RE: Old standards of measurements (in reply to Njål Bendixen

I've worked on this problem as well around 2000 and then again in 2010- I think you are correct. The French influence on mensuration was strong, however I think there was a variety of regional systems for architectural building cabinet making, furniture etc.. and that guitar makers were a subset of those professions.

BTW I have not forgotten your hinoki, but this week was difficult to get it to the post office for a shipping price. Monday.

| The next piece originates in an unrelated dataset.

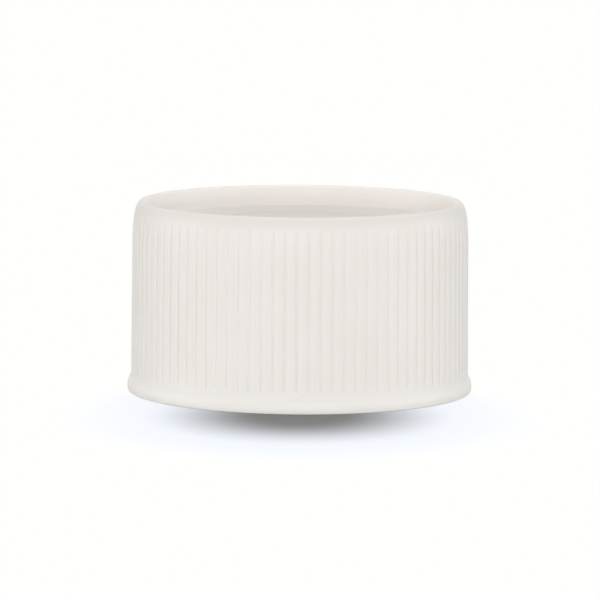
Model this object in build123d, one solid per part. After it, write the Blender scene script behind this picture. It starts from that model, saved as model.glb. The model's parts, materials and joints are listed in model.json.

There is resistance to these ideas because the metric system has become so entrenched in guitar making since the 1960's - I can share some information with you privately, but let me check with the source first. I also arrived at the same conclusion when I began looking at the dimensions of older guitars and looking at records of older guitars such as the Torres instruments in the Romanillos catalog raisonne' -

The best information I could find came from the Berkeley library in CA, I don't obviously have access to it at the moment. I think what should happen to really research this is that a trip to Spain is in order to look at original source documents in city hall records, I think this requires some deep digging into record keeping in a sample of towns in Andalucia and then cross referencing the data to build a consensus on which measurement tools were used.

Such a study may already exist in Spanish in a scholarly work on mensuration, if a work comes to light I would sure like to know about it. But on the specific topic of what inch guitar makers used I have a hunch that the formal cabinet making guilds or professional association records are the key to this. In that body of record keeping, if such a trove exists, I think the best answers will be.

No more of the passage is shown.